Carnagal: Yeah, Andrew B. Carnagal. I’m a practicing specialty therapist, with my own office in Studio City.

INTERVIEWER: And what is your, uh…field of specialization?

Carnagal: Psychodynamics.

INTERVIEWER: Could you tell us a little bit about that?

Carnagal: Well, it stems from Freud’s work on the unconscious and repressed memories, but it’s sort of a more modern approach to it all. But what it means in layman’s terms is, essentially, I try to help people process their past. We comb through what’s under the surface, I suppose, to see how best we can help them cope with those things, and um…begin healing.

INTERVIEWER: Do most of your clients seek you out, specifically?

Carnagal: It’s not unusual.

INTERVIEWER: When and how did you first meet Richter Phierson?

Carnagal: It would’ve been, about 7 or 8 months ago now? He had scheduled an appointment with my secretary, and mentioned in the meeting notes that he was sick and, uh, needed to talk to an expert about some “issues” he was dealing with. But nothing out of the ordinary. We spoke for maybe half an hour––mostly about his childhood, growing up in Arkansas…rocky relationship with his step-father. Fairly standard dynamics. Seemed to help him, though. He said he’d be back again soon.

INTERVIEWER: How soon?

Carnagal: The following week, and each thereafter.

INTERVIEWER: Anything seem off at first?

Carnagal: No, I wouldn’t say so.

INTERVIEWER: And how long was it until he divulged to you, his, uh…affliction?

Carnagal: It was, uh…shit––sorry for the language, but I want to be precise. 

INTERVIEWER: That’s alright.

Carnagal: Nearly two months to the day of our first meeting. December 13th, I think it was?––our last meeting. Obvious to me immediately was that something bothered him; he wasn’t responding like he usually did to my probing. We had developed a bit of a rapport, but…it was as if he were then utterly distracted. I kept it in mind while I prodded toward subjects he appeared hesitant to approach––in my field, it’s a general rule of thumb that those reluctant topics are where we find the most, um…cognitive meat. One such area of avoidance was his work––though he spoke at length of his love for literature and “the classics,” the joys of teaching, uh, as most educators do…yet it seemed, he did not particularly like to harp on his time at [REDACTED] High School. And it’s not at all uncommon for patients to gloss over their job, or other aspects of their professional life, if they feel like it’s not, really…pertinent to wrestling their psyche. 

INTERVIEWER: So what, exactly, did he say?

Carnagal: He chose his words carefully. He said, “Going to [REDACTED] High is like going to war.” I wasn’t quite sure what he meant, and upon further inquiry, he became quite manic––rambling on about temptation and repentance for sins he refrained from committing. “Hail Mary, blessed be her name,” he repeated over and over and over again. I sat still and listened, intently now.

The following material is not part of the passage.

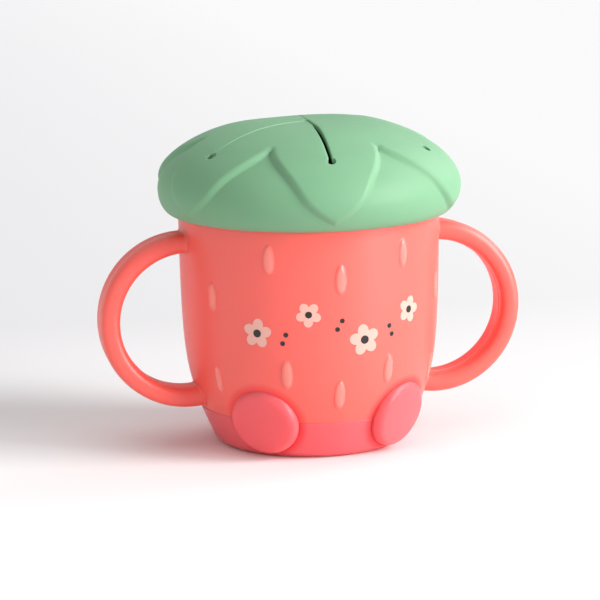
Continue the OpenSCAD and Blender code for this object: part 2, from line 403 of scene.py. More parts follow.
def pad_crease_shade(finish):
    """A mask of painted shade, most in the creases round the foot pads, a little outside a pad's radius
    from its axis, fading to either side and behind the pad. The pads mirror each other, so one axis and the
    size of x serve both."""
    cup, _ = props()
    most, outside, fade, start, run = 0.9, 0.2, 2.5, 2, 4
    origin, axis = pad_axis(1)
    gap = [v - float(o) for v, o in zip((abs(finish.x), finish.y, finish.z), origin)]
    along = gap[0] * float(axis[0]) + gap[1] * float(axis[1]) + gap[2] * float(axis[2])
    away = (gap[0] * gap[0] + gap[1] * gap[1] + gap[2] * gap[2] - along * along).root()
    near = 1 - abs(away - (cup.pad_radius / MM + outside)) / fade
    return most * near.held() * (along / run + (start + run) / run).held()


def plastic(finish, base, polish=0.0):
    """Satin moulded plastic that lets a little red light through, with painted shade in deep red in the
    creases at the pads. Where polish is 1 it is glossier."""
    # painted shade: deep red mixed into the colour round the foot pads
    base = finish.mix(pad_crease_shade(finish), base, (1.0, 0.022, 0.025, 1.0))
    return finish.surface(Base_Color=base, Roughness=0.36 + 0.03 * finish.noise(14, 1.0) - 0.22 * polish,
                          Subsurface_Weight=0.5, Subsurface_Scale=0.002,
                          Subsurface_Radius=(1.0, 0.2, 0.15), Specular_IOR_Level=0.6)


def cup_plastic(finish):
    """The cup's plastic, with a painted highlight (a paler colour) and a glossier surface where the seeds
    stand out: how far a point lies outside the wall is its distance from the axis less a polynomial of its
    height that follows the wall."""
    cup, _ = props()
    low, high, unit, degree = 12, 72, 50, 5
    heights = np.linspace(low + 2, high, 60)
    fitted = 0.0
    for factor in np.polyfit(heights / unit, wall_radius(heights), degree):
        fitted = fitted * (finish.z / unit) + float(factor)
    out = (finish.x * finish.x + finish.y * finish.y).root() - fitted
    middle, half = (low + high) / 2, (high - low) / 2
    fits = ((1 - abs(finish.z - middle) / half) * 50).held()     # 0 past the heights of the polynomial
    seed = (out * 2.4 - 0.25).held() * fits                      # from 0.1 mm out, full at 0.52 mm
    base = finish.cloudy(cup.cup_colour, 0.97, 1.02, 28, 1.0)
    # painted highlight: the paler colour on the seeds
    return plastic(finish, finish.mix(seed, base, rgba(cup.seed_highlight_colour, 1)), seed)


def ring_plastic(finish):
    """The rings' plastic, with a painted highlight on the fine ridge at the parting line and painted shade
    in the groove behind.
    """
    cup, _ = props()
    behind, groove_at = finish.y + PARTING_AHEAD, 0.35

    def line(place):
        """1 to 0.1 mm from a line round the ring behind the parting line, fading to 0 at 0.35 mm."""
        return (1.4 - abs(behind - place) * 4).held()

    base = finish.cloudy(cup.cup_colour, 0.97, 1.02, 28, 1.0)
    # painted shade: darker red in the groove behind the parting line
    base = finish.mix(line(groove_at), base, (0.6, 0.025, 0.025, 1.0))
    # painted highlight: a paler colour on the fine ridge
    return plastic(finish, finish.mix(line(RIDGE_AT), base, (1.0, 0.42, 0.36, 1.0)))


def soft_moulding(finish, crease_shade=0.0):
    """Satin elastomer of the foot pads, with painted shade in deep red where the given shade mask is 1."""
    cup, _ = props()
    # painted shade: deep red mixed in where the shade mask is 1
    base = finish.mix(crease_shade, finish.cloudy(cup.boot_colour, 0.96, 1.03, 20, 1.0), (1.0, 0.022, 0.03, 1.0))
    return finish.surface(Base_Color=base, Roughness=0.34 + 0.06 * finish.noise(6, 2.0),
                          Subsurface_Weight=0.8, Subsurface_Scale=0.004,
                          Subsurface_Radius=(1.0, 0.3, 0.28), Specular_IOR_Level=0.35)


def boot_moulding(finish):
    """The same elastomer on the boot, with painted shade in the creases at the pads."""
    return soft_moulding(finish, pad_crease_shade(finish))


def silicone(finish):
    """Matte silicone with a fine grain, which lets a little green light through."""
    _, lid = props()
    return finish.surface(Base_Color=finish.cloudy(lid.lid_colour, 0.95, 1.04, 22, 2.0),
                          Roughness=0.48 + 0.1 * finish.noise(1.5, 3.0),
                          Normal=finish.bump(finish.noise(0.35, 3.0), 0.2, 0.04),
                          Subsurface_Weight=0.4, Subsurface_Scale=0.003,
                          Subsurface_Radius=(0.5, 1.0, 0.6), Specular_IOR_Level=0.35)


def pale_ink(finish):
    """Screen-printed ink of the petals."""
    cup, _ = props()
    return finish.surface(Base_Color=finish.cloudy(cup.ink_pale, 0.96, 1.04, 1.2, 2.0),
                          Roughness=0.3 + 0.1 * finish.noise(0.8, 2.0))


def dark_ink(finish):
    """Screen-printed ink of the dots."""
    cup, _ = props()
    return finish.surface(Base_Color=finish.cloudy(cup.ink_dark, 0.8, 1.3, 1.2, 2.0),
                          Roughness=0.25 + 0.1 * finish.noise(0.8, 2.0))


def pale_floor(finish):
    """A pale floor with painted shade, greyer far behind and more so on the left. It is dimmer to the light
    that it throws back on the cup than to the camera and to mirrors and glass."""
    behind = (finish.y / 300 + 0.33).held()
    left = (0.5 - finish.x / 500).held()
    # painted shade: the floor's colour greys towards the back and the left
    pale = finish.mix(behind * (left * 0.5 + 0.5), (0.94, 0.94, 0.94, 1.0), (0.6, 0.594, 0.607, 1.0))
    seen = finish.node("ShaderNodeBsdfDiffuse", None, {"Color": pale})
    dull = finish.node("ShaderNodeBsdfDiffuse", None, {"Color": (0.84, 0.84, 0.84, 1.0)})
    path = finish.node("ShaderNodeLightPath")
    camera = path["Is Camera Ray"] + path["Is Glossy Ray"] + path["Is Transmission Ray"]
    return finish.show(finish.node("ShaderNodeMixShader", None,
                                   {0: camera, 1: dull["BSDF"], 2: seen["BSDF"]}), "Shader")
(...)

After some minutes, he began to sob uncontrollably. He told me he hated himself. Then he asked if he could hug me, and um…our embrace lasted longer than I anticipated. He implored me to understand that he, uh…wasn’t always “like this.” I knew. I asked if he ever…acted on his desires. He reeled. “I would never…I’m sick, very very sick, but I would never.” He repeated it twice, exaggerating confidence. My gut believed him. I asked him, “Would you ever?” to which he shook his head vehemently. Left, right, in flawless symmetry. The fantasies couldn’t be helped––God offered him no respite, confessing in shame that he had yet to hear his voice. He begged for me to tell him what it sounded like; if he sounds familiar––I told him I don’t believe in God. 

INTERVIEWER: Did he, in that moment or any other, strike you as an immediate threat to anyone’s safety?

Carnagal: No. It was certainly a judgment call, and confidentiality is legally gray with no actual crime admitted or committed…but, no.

INTERVIEWER: And did he at all mention the name [REDACTED]1?

Carnagal: No. 

INTERVIEWER: Are you sure? Please, try and take a moment to think.

Carnagal: Yes.

INTERVIEWER: In hindsight, do you wish that you would have handled anything differently?

Carnagal: What the fuck do you think?